Profil Molecule : Luci Black
Vous recherchez un vrai forgeron des mots pour donner du style à votre besace de lettres ? Luci Black est la femme qu'il vous faut ! Notre correctrice orthographique ambulante fait en sorte que tous les articles que nous produisons soient grammaticalement corrects (donc, si vous tombez sur une coquille, c'est de sa faute). Mais son boulot, c'est beaucoup plus que ça : corrections des textes dans les jeux, écriture de guides sur des sujets complexes... Elle s'assure aussi que le ton de Mm reste cohérent et adorable. Aujourd'hui, Luci nous explique comment elle battait son frère à F-Zero, comment elle a ajouté des blagues à Tearaway et ce pourquoi elle aime travailler sur tous les titres de Media Molecule.
Bonjour, Luci ! Quel est votre rôle à Media Molecule ?
Je rédige les interfaces utilisateurs chez Media Molecule. Je suis là depuis, ma foi, ça fera 15 ans en mai. Je ne savais même pas quel était ce métier avant qu'il devienne le mien. C'est une profession de niche, mais ça signifie que j'écris les bulles d'aide et les noms des éléments, tous les textes avec lesquels vous interagissez à l'écran, ce genre de choses. Mais ce n'est pas tout. La plupart des textes qui deviennent publics passent d'abord par moi.

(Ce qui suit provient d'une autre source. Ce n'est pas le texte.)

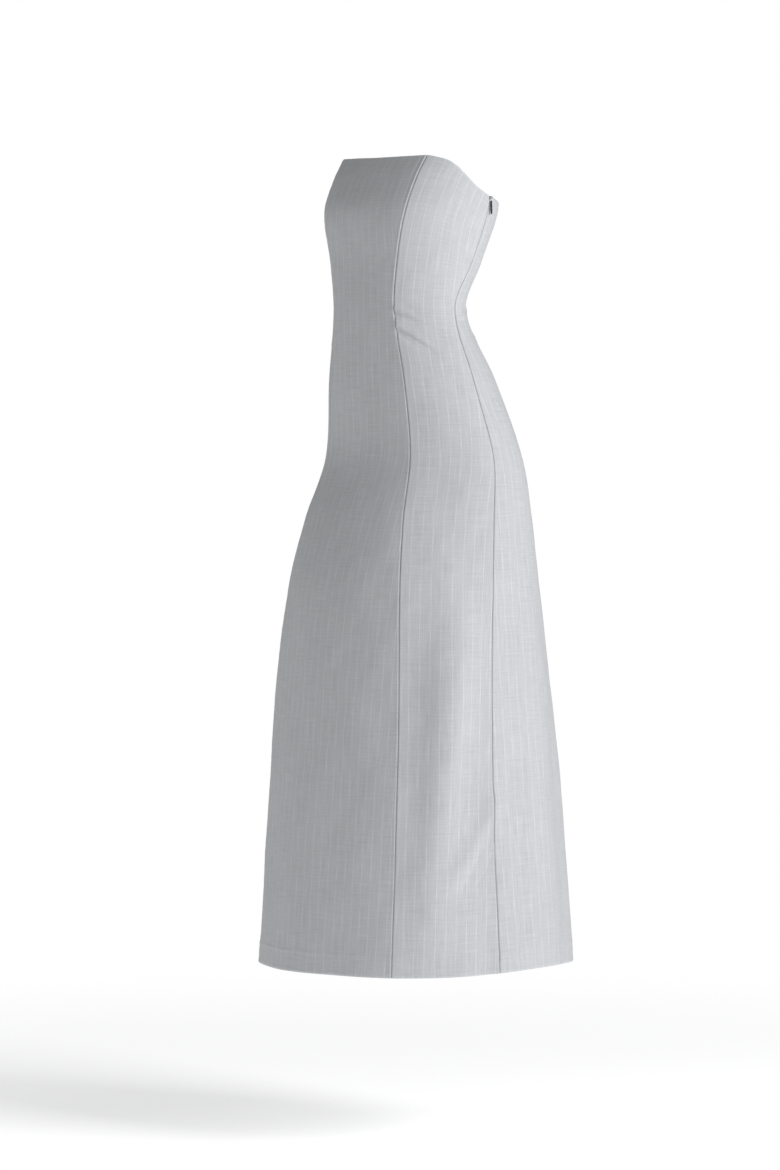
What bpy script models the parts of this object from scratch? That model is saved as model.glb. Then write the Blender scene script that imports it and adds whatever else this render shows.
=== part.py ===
"""Strapless A-line dress in grey suiting, in its hollow worn form.

The dress is cut from five cloth panels: a full-length front, a side front on each side of it, and a left
and a right back that meet at the centre back seam.
A closed zip lies behind the left side seam, with its slider at the top and a pull tab that hangs outside.

Metres, +Z up. The front faces -Y and the left side is +X. The origin is on the figure's axis at the
full bust, where the boned top band grips. Table heights and lengths are millimetres, angles are degrees
round the figure: 0 at the front centre, 90 at the left side, 180 at the back centre.
"""

import math
from collections import namedtuple

import bmesh
import bpy
from mathutils import Matrix, Vector

MM = 0.001

# Driving sizes of the cloth, in millimetres
TOP_EDGE = 80.0
LEVEL_BELOW_NECKLINE = -120.0
HEM_HEIGHT = -1111.0
HEM_TURN_UP = 30.0
CLOTH_THICKNESS = 1.6
HEM_THICKNESS = 2.4
SEAM_GAP = 0.34
ZIP_MOUTH_GAP = 5.0
CENTRE_BACK = 180.0

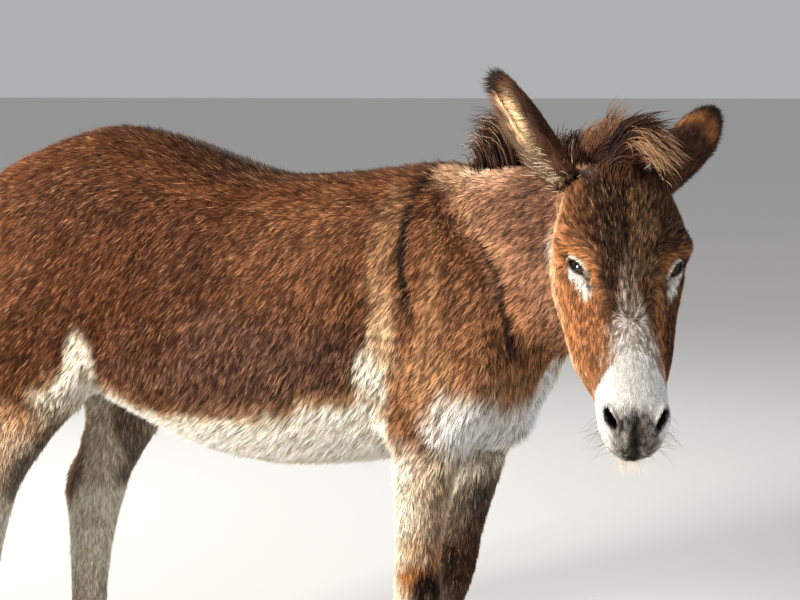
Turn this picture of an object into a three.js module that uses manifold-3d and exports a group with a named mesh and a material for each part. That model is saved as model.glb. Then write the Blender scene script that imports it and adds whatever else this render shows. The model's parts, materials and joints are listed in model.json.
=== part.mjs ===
// A still, life-size donkey standing square, with its neck bent to its right and its face turned that way.
// Units are millimetres. +X runs from tail to breast, +Y to the animal's left, +Z up, the floor at Z 0.
// Every outline is the outline of the coat. The flesh is modelled whole and parted with thin cuts.
import * as THREE from "three";
import { mergeVertices } from "three/addons/utils/BufferGeometryUtils.js";
import Module from "manifold-3d";

const wasm = await Module();
wasm.setup();

// ---- Driving dimensions ----
const CUT = 0.4; // width of the cut between two neighbouring parts
// How much a body is grown about its own middle before its neighbour is cut clear of it.
const GROWTH = { dock: 1.002, flesh: 1.004, head: 1.006, hair: 1.01 };
const LEG_TRACK = 118; // from the midline to the middle of each leg
// Each leg leaves the trunk at a sloping cut: its height at one place along X, and the rise per mm forward.
const ELBOW_CUT = { x: 230, z: 556, slope: 0.2 };
const STIFLE_CUT = { x: -250, z: 580, slope: -0.3 };
const KNEE_CUT = 345;
const HOCK_CUT = 400;
const CORONET = 52;
const HEAD_ORIGIN = new THREE.Vector3(727, -350, 1098); // top of the skull between the ears
const HEAD_YAW = -62.5; // degrees from +X, turned to the animal's right
const HEAD_TILT = -1.5; // degrees about the way it faces: the left side a little lower
const HEAD_DROOP = 37; // degrees between the line of the face and the vertical
const EYE_RADIUS = 22;
const EYE_PLACE = { along: 162, side: 61, below: 30.5 };
const EAR_LENGTH = 248;
const EAR_WIDTH = 108;

const TRUNK_SIDES = 24;
const NECK_SIDES = 20;
const HEAD_SIDES = 24;
const LEG_SIDES = 14;
const TAIL_SIDES = 10;
const MANE_SIDES = 10;

// ---- Outline tables: each row is one section, and the sections between are interpolated ----
// Trunk: top and bottom are heights, half is half the width, level the height of the widest point.
const TRUNK = [
  { at: -672, top: 900, bottom: 812, half: 22, level: 855 },
  { at: -661, top: 965, bottom: 765, half: 78, level: 858 },
  { at: -630, top: 1040, bottom: 728, half: 128, level: 866 },
  { at: -575, top: 1076, bottom: 700, half: 160, level: 875 },
  { at: -515, top: 1101, bottom: 680, half: 178, level: 882 },
  { at: -440, top: 1128, bottom: 656, half: 188, level: 885 },
  { at: -350, top: 1146, bottom: 620, half: 197, level: 878 },
  { at: -250, top: 1131, bottom: 582, half: 213, level: 850 },
  { at: -130, top: 1094, bottom: 547, half: 227, level: 815 },
  { at: 0, top: 1063, bottom: 536, half: 232, level: 795 },
  { at: 120, top: 1068, bottom: 545, half: 220, level: 800 },
  { at: 230, top: 1081, bottom: 564, half: 195, level: 815 },
  { at: 320, top: 1089, bottom: 583, half: 173, level: 815 },
  { at: 400, top: 1066, bottom: 588, half: 158, level: 805 },
  { at: 455, top: 1005, bottom: 604, half: 138, level: 795 },
  { at: 498, top: 925, bottom: 648, half: 100, level: 780 },
  { at: 517, top: 850, bottom: 700, half: 46, level: 775 },
];

// Neck: the middle line, with the reach up to the crest, down to the throat, and half the width.
const NECK = [
  { x: 190, y: 0, z: 850, up: 150, down: 170, half: 88 },
  { x: 350, y: -4, z: 900, up: 178, down: 205, half: 108 },
  { x: 475, y: -38, z: 925, up: 160, down: 180, half: 104 },
  { x: 580, y: -115, z: 948, up: 148, down: 152, half: 95 },
  { x: 652, y: -205, z: 968, up: 136, down: 130, half: 85 },
  { x: 695, y: -285, z: 985, up: 118, down: 116, half: 76 },
  { x: 722, y: -345, z: 990, up: 84, down: 90, half: 62 },
];

// Head: along the face from the poll, the rise over the face line, the depth below it, half the width,
// and how far below the face line the widest point lies.
const HEAD = [
  { at: -34, rise: -52, depth: 84, half: 26, level: 68 },
  { at: -20, rise: -20, depth: 108, half: 54, level: 60 },
  { at: 0, rise: 2, depth: 124, half: 68, level: 52 },
  { at: 38, rise: 15, depth: 150, half: 84, level: 46 },
  { at: 84, rise: 20, depth: 176, half: 96, level: 42 },
  { at: 124, rise: 19, depth: 190, half: 101, level: 42 },
  { at: 154, rise: 14, depth: 195, half: 95, level: 60 },
  { at: 184, rise: 9, depth: 192, half: 87, level: 84 },
  { at: 218, rise: 5, depth: 181, half: 78, level: 84 },
  { at: 252, rise: 2, depth: 160, half: 67, level: 74 },
  { at: 292, rise: 0, depth: 136, half: 57, level: 62 },
  { at: 330, rise: -2, depth: 116, half: 51, level: 52 },
  { at: 365, rise: -3, depth: 107, half: 50, level: 49 },
  { at: 400, rise: -9, depth: 102, half: 49, level: 52 },
  { at: 426, rise: -23, depth: 94, half: 40, level: 56 },
  { at: 442, rise: -43, depth: 78, half: 22, level: 60 },
];

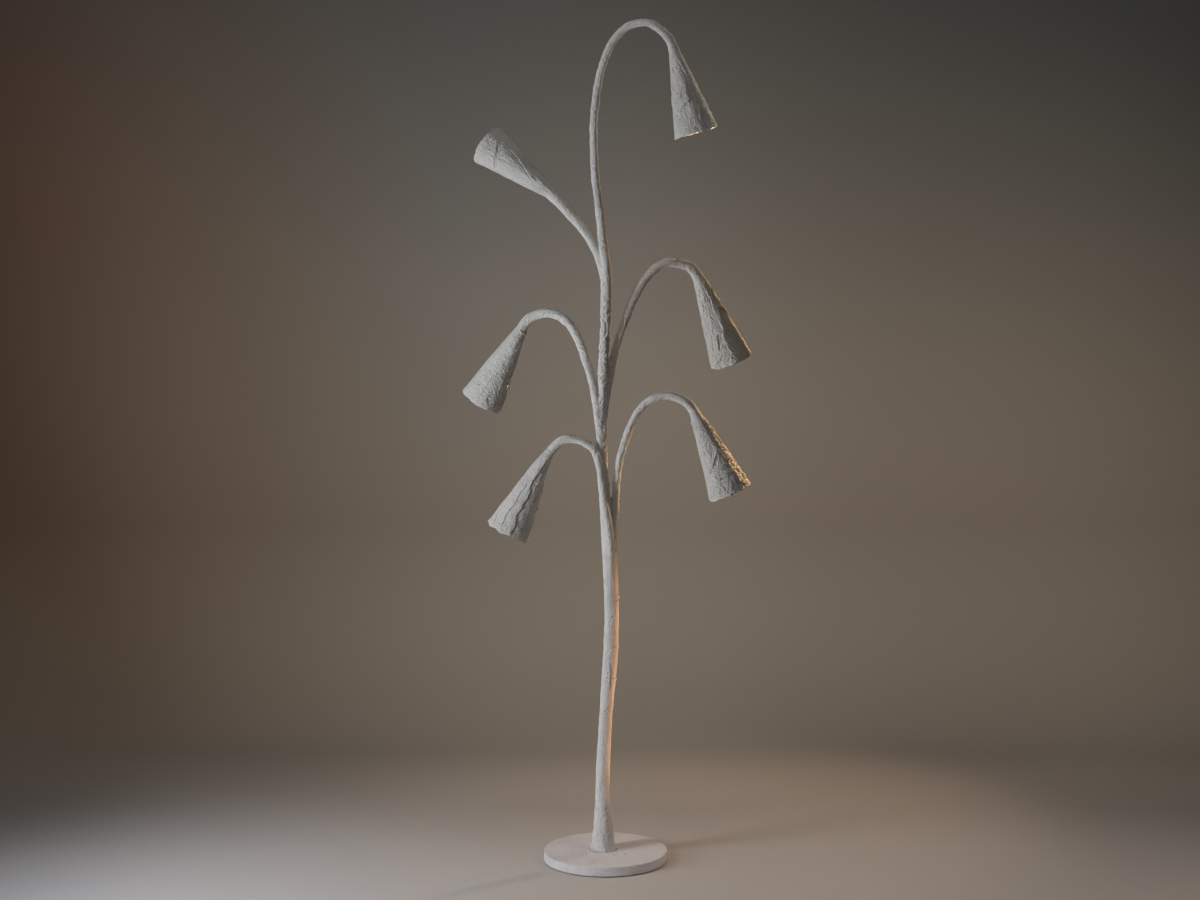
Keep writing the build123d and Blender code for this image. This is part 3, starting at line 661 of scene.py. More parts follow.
LINES = {
    1: [("crack", [(106.6, -25.5), (116, 4), (125.9, 26.8), (140, 27), (155.3, 25.5)], 0.6, 1.1, 8, 0.8),
        ("step", [(108.0, -18.0), (114, 0), (122.5, 20.0)], 0.4, 1.2, 10, 0.6),
        ("crack", [(36, 45), (42, 43)], 1.6, 1.0, 8, 0.2),
        ("step", [(180, -30), (150, -22), (120, -34), (92, -24), (60, -30), (30, -14)], 0.9, 1.3, 12, 1.2),
        ("ridge", [(60, -6), (78, -14), (96, -2)], 0.5, 1.4, 8, 0.8)],
    2: [("crack", [(201.4, 54.6), (189.5, 27.5), (175.5, 15.6)], 1.2, 1.1, 8, 0.5),
        ("step", [(96.9, -77.7), (88, -60), (81.0, -44.2)], 1.6, 1.2, 11, 0.4),
        ("crack", [(101, -78), (108.0, -63.6)], 1.0, 1.6, 8, 0.4),
        ("crack", [(47, 8), (53, 10)], 1.4, 1.0, 8, 0.2),
        ("crack", [(134.0, 10.6), (144, 13.5), (150, 15.5), (158, 18.4), (165.8, 22.4)], 1.9, 1.4, 8, 0.3),
        ("step", [(204, 6), (178, -8), (150, 4), (120, -14), (90, -4), (56, -16), (20, -4)], 0.9, 1.3, 12, 1.3),
        ("step", [(30, 40), (66, 34), (98, 46), (132, 34), (166, 44), (200, 34)], 0.7, 1.3, 12, 1.3),
        ("ridge", [(36, -70), (41, -82)], 1.1, 1.8, 8, 0.3)],
    3: [("step", [(80.0, -36.0), (84.0, -29.7), (99.0, -5.5), (116.4, 17.2), (120, 24)], 0.8, 1.2, 13, 0.5),
        ("crack", [(143, -20), (160.0, -9.0), (178.3, 0.9), (168, 8), (156.9, 12.6)], 0.55, 1.2, 9, 0.8),
        ("crack", [(146, 8.0), (149, 9.4)], 1.3, 1.1, 6, 0.2),
        ("crack", [(43.8, 23.0), (46.6, 24.4)], 1.2, 1.0, 6, 0.2),
        ("crack", [(84.0, 35.0), (87.2, 36.0)], 1.2, 1.0, 6, 0.2),
        ("crack", [(170.0, 22.6), (173.2, 24.0)], 1.2, 1.0, 6, 0.2),
        ("ridge", [(12, 84), (13.4, 108)], 1.5, 2.6, 8, 0.3),
        ("step", [(186, -34), (160, -40), (132, -32), (104, -44), (70, -36), (30, -46)], 0.8, 1.2, 11, 1.4)],
    4: [("step", [(147.0, 30.2), (157.3, 31.5), (168.0, 30.4), (182.0, 27.0)], 1.1, 1.1, 12, 0.2),
        ("crack", [(147.0, 33.5), (157.3, 35.0), (168.0, 34.4), (182.0, 32.0)], 0.7, 1.6, 9, 0.2),
        ("crack", [(149.7, 22.0), (143, 8), (138.5, -2.9), (136.5, -18.9), (132, -34), (129.5, -51.2)], 1.3, 1.2, 8, 0.6),
        ("step", [(28.8, -2.8), (50.3, -1.1), (70.7, 17.5), (94.3, 30.7), (115.0, 34.8), (134.1, 35.3)], 1.3, 1.3, 12, 0.8),
        ("crack", [(42.8, 9.2), (36, 10), (32.0, 9.2)], 1.6, 1.7, 8, 0.4),
        ("step", [(-6.4, 13.6), (9.2, 5.1), (23.5, 10.4)], 1.1, 1.3, 10, 0.4),
        ("crack", [(60, 12), (84, 20), (110, 22), (128, 18)], 0.7, 1.1, 8, 1.4),
        ("crack", [(150, -8), (164, -2), (176, -6)], 0.3, 1.0, 7, 0.6)],
    5: [("crack", [(148.6, 34.8), (152.2, 36.4)], 1.5, 1.3, 6, 0.3),
        ("crack", [(168, -13), (174.0, -19)], 1.1, 1.7, 7, 0.6),
        ("crack", [(148, -30), (153.5, -35)], 1.1, 1.5, 7, 0.6),
        ("ridge", [(2.5, -130), (4.4, -93), (4.0, -40), (2.0, 0)], 1.3, 2.0, 9, 0.6),
        ("step", [(104, 8), (138, 6), (170, 10), (190, 6)], 0.3, 1.4, 11, 1.5),
        ("step", [(176, -60), (160, -90), (150, -120)], 0.8, 1.3, 10, 0.8)],
    6: [("step", [(92, 20), (101.9, 22.3), (120.2, 19.7), (140.9, 23.0), (158.8, 25.1), (171.4, 20.9), (180.8, 19.8)], 0.85, 0.8, 13, 1.3),
        ("crack", [(92, 19), (101.9, 21.3), (120.2, 18.7), (140.9, 22.0), (158.8, 24.1), (171.4, 19.9), (180.8, 18.8)], 0.2, 0.8, 8, 1.3),
        ("step", [(50.3, -5.1), (67.9, 1.9), (81.3, -0.3), (86.0, -10.2), (106.0, -12.4), (121.8, -5.4), (124.6, -11.5),
                  (145.7, -2.3), (157.5, -8.7), (164.5, -14.9), (177.4, -10.7), (186, -12)], 1.15, 0.8, 14, 0.9),
        ("crack", [(50.3, -6.1), (67.9, 0.9), (81.3, -1.3), (86.0, -11.2), (106.0, -13.4), (121.8, -6.4), (124.6, -12.5),
                   (145.7, -3.3), (157.5, -9.7), (164.5, -15.9), (177.4, -11.7), (186, -13)], 0.3, 0.8, 8, 0.9),
        ("step", [(12, -20), (23.5, -16.4), (36, -12), (52.2, -7.7)], 1.0, 1.0, 11, 0.4),
        ("step", [(150, 60), (162.4, 58.9), (182.7, 46.0), (190.7, 44.0)], 0.7, 1.0, 10, 0.5),
        ("step", [(96, -44), (118, -38), (136, -46), (160, -40), (184, -44)], 0.7, 1.0, 11, 0.9),
        ("crack", [(178.6, -16.4), (182.0, -13.4)], 1.5, 1.6, 7, 0.4),
        ("ridge", [(84.2, -72), (85.4, -96)], 1.2, 1.9, 8, 0.3),
        ("ridge", [(119.7, -72), (121.0, -98)], 1.3, 1.9, 8, 0.3),
        ("ridge", [(153.8, -74), (155.0, -98)], 1.2, 1.8, 8, 0.3)],
}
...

Vous êtes comme le dictionnaire du Dreamiverse et son correcteur orthographique ?
C'est ça. Il y a différents aspects à mon travail. D'abord, il y a les corrections pures et simples pour les textes comme les pages Internet. Je les relis en m'assurant qu'ils sont dans le ton de Media Molecule, que la grammaire, la ponctuation et l'orthographe sont respectées, etc. Et puis, il y a des éléments comme les bulles d'aide, qui me mènent à interroger les créateurs des outils du jeu, généralement les programmeurs. Je pose sûrement des questions stupides, mais pas toujours, et je continue à interroger jusqu'à ce que je comprenne exactement ce que sont censés faire tous les outils, toutes les options, ou le genre de nom qu'ils devraient avoir. Je les utilise aussi dans le jeu, pour ressentir leur fonctionnement. Puis j'écris.
Puis il y a des jeux comme Ancient Dangers : Contes d'une chauve-souris, pour lesquels je travaille sur un projet qui a un embryon d'histoire, mais pas encore de ton défini, ou qui manque de quelques blagues. Alors je joue au jeu et je cherche comment le faire chanter. Je l'ai fait pour Ancient Dangers et pour le premier Tearaway.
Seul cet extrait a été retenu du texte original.